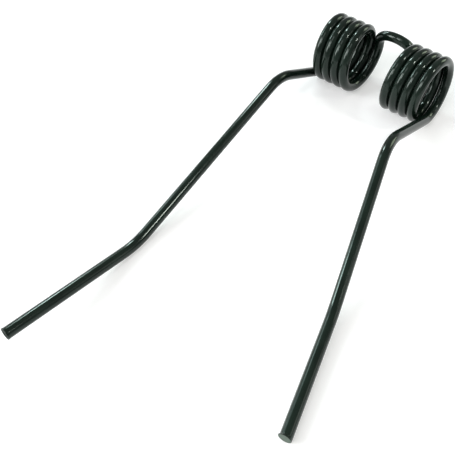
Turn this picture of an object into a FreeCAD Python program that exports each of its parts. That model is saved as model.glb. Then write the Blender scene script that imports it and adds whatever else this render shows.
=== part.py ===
import FreeCAD, Part
import os

# Rake tine: one round spring wire with two coils on a common axis, a bridge loop between them,
# and two cranked legs that end in a sheared cut.
# The coil axis lies along X, the legs run forward along -Y, and +Z is up as the tine lies at rest.
# The origin is the middle of the coil axis.

doc = FreeCAD.newDocument("rake_tine")

# Driving sizes. Lengths are in millimetres and angles in degrees.
# Each leg is given as a wire bender reads it: feed a run, roll the wire about itself, bend it round a die.
# A crank's roll starts from the side facing away from the coil axis, the other rolls from the bend before.
SIZES = [
    ("wire", 9.0, "diameter of the wire"),
    ("coil_radius", 27.0, "coil axis to wire centre"),
    ("coil_pitch", 9.3, "advance along the axis in one turn"),
    ("coil_turns", 4.37, "turns of one coil, bridge to leg"),
    ("coil_gap", 33.5, "wire centre to wire centre where the two coils begin"),
    ("bridge_angle", 17.0, "angle on the coil where the bridge begins, up from the back"),
    ("bridge_bend", 11.0, "bend radius of the two bridge corners"),
    ("bridge_arch", 23.0, "angle of the arched cross piece at its two ends"),
    ("crank_radius", 49.0, "bend radius of the crank bends"),
    ("toe_radius", 78.0, "bend radius of the toe bends"),
    ("right_stub", 73.0, "straight run from the right coil to its crank"),
    ("right_crank_roll_angle", 21.0, "roll angle before the crank bend, right leg"),
    ("right_crank_angle", 43.8, "angle of the crank bend, right leg"),
    ("right_upper", 122.0, "straight run from crank to toe bend, right leg"),
    ("right_toe_roll_angle", 168.0, "roll angle before the toe bend, right leg"),
    ("right_toe_angle", 14.15, "angle of the toe bend, right leg"),
    ("right_lower", 89.0, "straight run from toe bend to tip, right leg"),
    ("left_stub", 50.0, "straight run from the left coil to its crank"),
    ("left_crank_roll_angle", 9.0, "roll angle before the crank bend, left leg"),
    ("left_crank_angle", 35.9, "angle of the crank bend, left leg"),
    ("left_upper", 176.0, "straight run from crank to toe bend, left leg"),
    ("left_toe_roll_angle", 185.0, "roll angle before the toe bend, left leg"),
    ("left_toe_angle", 19.0, "angle of the toe bend, left leg"),
    ("left_lower", 109.8, "straight run from toe bend to tip, left leg"),
    ("cut_length", 1.8, "length over which the sheared end of the wire widens"),
    ("cut_angle", 8.0, "slant angle of the cut face"),
    ("right_cut_growth", 0.7, "growth of the radius at the right cut"),
    ("right_cut_lean", 0.7, "how far the right cut leans off the wire's axis"),
    ("right_lip_angle", 83.0, "roll angle to the side where the right cut leans"),
    ("left_cut_growth", 0.3, "growth of the radius at the left cut"),
    ("left_cut_lean", 0.6, "how far the left cut leans off the wire's axis"),
    ("left_lip_angle", 130.0, "roll angle to the side where the left cut leans"),
    ("tip_round", 0.35, "rounding of the rim of each cut face"),
]

# Formulas that follow from the sizes.
LEAD = "atan(sizes.coil_pitch / (2 * pi * sizes.coil_radius))"
CORNER_TURN = "90 - " + LEAD + " / 1deg - sizes.bridge_arch"
CROWN_SPAN = "(sizes.coil_gap / 2 - sizes.bridge_bend * (cos(" + LEAD + ") - sin(sizes.bridge_arch)))"
CROWN_RADIUS = CROWN_SPAN + " / sin(sizes.bridge_arch)"


def make_sheet(rows):
    """Write each size to its own row and give the cell its name."""
    sheet = doc.addObject("Spreadsheet::Sheet", "sizes")
    for row, (name, value, note) in enumerate(rows, start=1):
        sheet.set("A%d" % row, name)
        sheet.set("B%d" % row, str(value))
        sheet.set("C%d" % row, note)
        sheet.setAlias("B%d" % row, name)
    doc.recompute()


def turn(angle, x=0, y=0, z=0):
    """Formula of a turn about an axis through the origin."""
    rotation = "create(<<rotation>>; vector(%s; %s; %s); %s)" % (x, y, z, angle)
    return "create(<<placement>>; vector(0; 0; 0); " + rotation + ")"


def shift(x="0", y="0", z="0"):
    """Formula of a move without a turn."""
    return "create(<<placement>>; vector(%s; %s; %s); create(<<rotation>>; 0; 0; 0))" % (x, y, z)


# A frame is the formula of a placement whose Z is the way the wire heads and whose X is where it bends to.
# The half turn below swaps a frame's heading with the Y of an arc that lies in its own XY plane.
SWAP = turn("180", y=1, z=1)


def path_piece(kind, name, sizes):
    """Add one piece of the wire's centre line, with its sizes and place bound to formulas."""
    piece = doc.addObject(kind, name)
    for size, formula in sizes.items():
        piece.setExpression(size, formula)
    return piece


def run(name, start, length):
    """Straight run. Returns the frame at its end."""
    line = path_piece("Part::Line", name, {"Z2": length, "Placement": start})
    line.X1 = line.Y1 = line.Z1 = line.X2 = line.Y2 = 0
    return name + ".Placement * " + shift(z=name + ".Z2")


def bend(name, start, roll, radius, angle):
    """Round bend towards the frame's X once the wire is rolled. Returns the frame at its end."""
    place = " * ".join([start, turn(roll, z=1), shift(x=radius), SWAP])
    path_piece("Part::Circle", name, {"Radius": radius, "Angle2": angle, "Placement": place})
    return " * ".join([name + ".Placement", turn(name + ".Angle2", z=1), shift(x=name + ".Radius"), SWAP])


def coil(name, hand):
    """Coil that winds outwards from the bridge. Returns the frames at its ends, each heading away from it."""
    place = [turn("120", 1, 1, 1), turn("sizes.bridge_angle", z=1)]
    if hand < 0:
        place.append(turn("180", x=1))
    place.append(shift(z="sizes.coil_gap / 2"))
    sizes = {"Radius": "sizes.coil_radius", "Pitch": "sizes.coil_pitch",
             "Height": "sizes.coil_pitch * sizes.coil_turns", "Placement": " * ".join(place)}
    helix = path_piece("Part::Helix", name, sizes)
    helix.LocalCoord = "Left-handed" if hand > 0 else "Right-handed"
    helix.SegmentLength = 1
    inner = [name + ".Placement", shift(x="sizes.coil_radius"),
             turn("%d * (90 + %s / 1deg)" % (-hand, LEAD), x=1)]
    outer = [name + ".Placement", turn("%d * 360 * sizes.coil_turns" % -hand, z=1),
             shift(x="sizes.coil_radius", z=name + ".Height"),
             turn("%d * (90 - %s / 1deg)" % (hand, LEAD), x=1)]
    return " * ".join(inner), " * ".join(outer)


def leg(side, start):
    """Stub, crank bend, upper run, toe bend and lower run of one leg. Returns the frame where it is cut."""
    sizes = {word: "sizes." + side + "_" + word for word in
             ("stub", "crank_roll_angle", "crank_angle", "upper", "toe_roll_angle", "toe_angle", "lower")}
    end = run("stub_" + side, start, sizes["stub"])
    end = bend("crank_" + side, end, sizes["crank_roll_angle"], "sizes.crank_radius", sizes["crank_angle"])
    end = run("upper_" + side, end, sizes["upper"])
    end = bend("toe_" + side, end, sizes["toe_roll_angle"], "sizes.toe_radius", sizes["toe_angle"])
    return run("lower_" + side, end, sizes["lower"] + " - sizes.cut_length")


def centre_line():
    """Whole centre line of the wire, from the left cut to the right one. Returns it and the frames there."""
    right_inner, right_outer = coil("coil_right", 1)
    left_inner, left_outer = coil("coil_left", -1)
    right_corner = bend("corner_right", right_inner, "90", "sizes.bridge_bend", CORNER_TURN)
    bend("corner_left", left_inner, "-90", "sizes.bridge_bend", CORNER_TURN)
    bend("crown", right_corner, "0", CROWN_RADIUS, "2 * sizes.bridge_arch")
    right_tip = leg("right", right_outer)
    left_tip = leg("left", left_outer)
    outwards = ["corner", "coil", "stub", "crank", "upper", "toe", "lower"]
    left = [piece + "_left" for piece in reversed(outwards)]
    right = [piece + "_right" for piece in outwards]
    line = doc.addObject("Part::Compound", "centre_line")
    line.Links = [doc.getObject(name) for name in left + ["crown"] + right]
    return line, left_tip, right_tip


def wire_along(line, start):
    """Solid round wire along the centre line, with both ends cut square."""
    section = path_piece("Part::Circle", "section", {"Radius": "sizes.wire / 2", "Placement": start})
    doc.recompute()
    wire = doc.addObject("Part::Sweep", "bent_wire")
    wire.Sections = [section]
    wire.Spine = (line, ["Edge%d" % number for number in range(1, len(line.Shape.Edges) + 1)])
    wire.Solid = True
    wire.Frenet = False
    doc.recompute()
    return wire


def cut_end(side, tip):
    """Sheared end: the wire widens and leans to the side of its lip, and its face is slanted."""
    root = path_piece("Part::Circle", "cut_root_" + side, {"Radius": "sizes.wire / 2", "Placement": tip})
    roll = turn("sizes." + side + "_lip_angle", z=1)
    lean = shift(x="sizes." + side + "_cut_lean", z="sizes.cut_length")
    place = " * ".join([tip, roll, lean, turn("sizes.cut_angle", y=1)])
    radius = "sizes.wire / 2 + sizes." + side + "_cut_growth"
    face = path_piece("Part::Circle", "cut_face_" + side, {"Radius": radius, "Placement": place})
    end = doc.addObject("Part::Loft", "cut_end_" + side)
    end.Sections = [root, face]
    end.Solid = True
    end.Ruled = True
    return end


def joined(pieces):
    """The wire and its cut ends as one solid."""
    whole = doc.addObject("Part::MultiFuse", "cut_wire")
    whole.Shapes = pieces
    doc.recompute()
    return whole


def round_tips(wire):
    """Body of the finished tine: the wire with the rims of its two flat faces rounded."""
    body = doc.addObject("PartDesign::Body", "tine")
    body.BaseFeature = wire
    doc.recompute()
    base = body.Tip
    ends = ["Face%d" % number for number, face in enumerate(base.Shape.Faces, start=1)
            if isinstance(face.Surface, Part.Plane)]
    rims = body.newObject("PartDesign::Fillet", "tip_rims")
    rims.Base = (base, ends)
    rims.setExpression("Radius", "sizes.tip_round")
    doc.recompute()
    return body


def check(parts):
    """Stop unless each object of the document is up to date and each part is one sound solid."""
    for thing in doc.Objects:
        if "Invalid" in thing.State or "Error" in thing.State:
            raise RuntimeError("%s is %s" % (thing.Name, thing.State))
    for part in parts:
        if part.Shape.isNull() or not part.Shape.isValid() or len(part.Shape.Solids) != 1:
            raise RuntimeError("%s isn't one sound solid" % part.Label)


make_sheet(SIZES)
line, left_tip, right_tip = centre_line()
wire = wire_along(line, left_tip)
tine = round_tips(joined([wire, cut_end("left", left_tip), cut_end("right", right_tip)]))
tine.Label = "tine_wire"
check([tine])

os.makedirs("parts", exist_ok=True)
tine.Shape.exportStep("parts/" + tine.Label + ".step")
print(tine.Label, "volume", round(tine.Shape.Volume), "mm3, wire length", round(line.Shape.Length), "mm")
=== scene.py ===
from math import atan, cos, degrees, pi, radians, sin, tan

import bpy
import numpy as np
from mathutils import Matrix, Vector


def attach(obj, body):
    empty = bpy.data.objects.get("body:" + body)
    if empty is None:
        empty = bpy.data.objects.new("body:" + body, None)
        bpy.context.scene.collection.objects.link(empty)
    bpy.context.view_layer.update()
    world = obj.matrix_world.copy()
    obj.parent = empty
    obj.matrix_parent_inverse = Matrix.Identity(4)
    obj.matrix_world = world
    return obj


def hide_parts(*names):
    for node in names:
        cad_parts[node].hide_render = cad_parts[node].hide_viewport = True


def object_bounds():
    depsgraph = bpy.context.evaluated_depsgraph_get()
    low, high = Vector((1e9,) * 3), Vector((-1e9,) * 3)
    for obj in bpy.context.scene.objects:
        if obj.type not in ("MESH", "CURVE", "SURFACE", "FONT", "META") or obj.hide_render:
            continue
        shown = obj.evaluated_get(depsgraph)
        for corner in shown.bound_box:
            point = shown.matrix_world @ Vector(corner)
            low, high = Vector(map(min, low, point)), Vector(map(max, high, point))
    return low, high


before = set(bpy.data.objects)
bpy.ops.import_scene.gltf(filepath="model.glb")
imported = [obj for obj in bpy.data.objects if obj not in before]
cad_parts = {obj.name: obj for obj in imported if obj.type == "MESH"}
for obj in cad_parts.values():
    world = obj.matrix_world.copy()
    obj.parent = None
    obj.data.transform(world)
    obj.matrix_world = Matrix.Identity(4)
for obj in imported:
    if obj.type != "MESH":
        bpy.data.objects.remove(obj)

# Rake tine: the bent spring wire in dark glossy enamel, lying on a pale floor.
# Lengths are in metres and angles in degrees.
# The frame is the part's own: coil axis along X, legs along -Y, +Z up.

CAD_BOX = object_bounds()

# Sizes of the wire, the same as in the part.
WIRE = 0.0090
COIL_RADIUS = 0.0270
COIL_PITCH = 0.0093
COIL_TURNS = 4.37
COIL_GAP = 0.0335
BRIDGE_PLACE = 17.0
BRIDGE_BEND = 0.0110
BRIDGE_ARCH = 23.0
CRANK_RADIUS = 0.0490
TOE_RADIUS = 0.0780
LEGS = {
    "right": {"hand": 1, "stub": 0.073, "crank_roll": 21.0, "crank": 43.8, "upper": 0.122,
              "toe_roll": 168.0, "toe": 14.15, "lower": 0.089},
    "left": {"hand": -1, "stub": 0.050, "crank_roll": 9.0, "crank": 35.9, "upper": 0.176,
             "toe_roll": 185.0, "toe": 19.0, "lower": 0.1098},
}
CUT_LENGTH = 0.0018
CUT_SLANT = 8.0
CUTS = {
    "right": {"growth": 0.0007, "lean": 0.0007, "lip_roll": 83.0},
    "left": {"growth": 0.0003, "lean": 0.0006, "lip_roll": 130.0},
}
RIM_ROUND = 0.00035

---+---

Required task:
Transcribe exactly, and only, the lines beginning at the line containing "make_sheet(SIZES)" and ending at the line containing "bpy.data.objects.remove(obj)", both inclusive.

Output for this task:
make_sheet(SIZES)
line, left_tip, right_tip = centre_line()
wire = wire_along(line, left_tip)
tine = round_tips(joined([wire, cut_end("left", left_tip), cut_end("right", right_tip)]))
tine.Label = "tine_wire"
check([tine])

os.makedirs("parts", exist_ok=True)
tine.Shape.exportStep("parts/" + tine.Label + ".step")
print(tine.Label, "volume", round(tine.Shape.Volume), "mm3, wire length", round(line.Shape.Length), "mm")
=== scene.py ===
from math import atan, cos, degrees, pi, radians, sin, tan

import bpy
import numpy as np
from mathutils import Matrix, Vector


def attach(obj, body):
    empty = bpy.data.objects.get("body:" + body)
    if empty is None:
        empty = bpy.data.objects.new("body:" + body, None)
        bpy.context.scene.collection.objects.link(empty)
    bpy.context.view_layer.update()
    world = obj.matrix_world.copy()
    obj.parent = empty
    obj.matrix_parent_inverse = Matrix.Identity(4)
    obj.matrix_world = world
    return obj


def hide_parts(*names):
    for node in names:
        cad_parts[node].hide_render = cad_parts[node].hide_viewport = True


def object_bounds():
    depsgraph = bpy.context.evaluated_depsgraph_get()
    low, high = Vector((1e9,) * 3), Vector((-1e9,) * 3)
    for obj in bpy.context.scene.objects:
        if obj.type not in ("MESH", "CURVE", "SURFACE", "FONT", "META") or obj.hide_render:
            continue
        shown = obj.evaluated_get(depsgraph)
        for corner in shown.bound_box:
            point = shown.matrix_world @ Vector(corner)
            low, high = Vector(map(min, low, point)), Vector(map(max, high, point))
    return low, high


before = set(bpy.data.objects)
bpy.ops.import_scene.gltf(filepath="model.glb")
imported = [obj for obj in bpy.data.objects if obj not in before]
cad_parts = {obj.name: obj for obj in imported if obj.type == "MESH"}
for obj in cad_parts.values():
    world = obj.matrix_world.copy()
    obj.parent = None
    obj.data.transform(world)
    obj.matrix_world = Matrix.Identity(4)
for obj in imported:
    if obj.type != "MESH":
        bpy.data.objects.remove(obj)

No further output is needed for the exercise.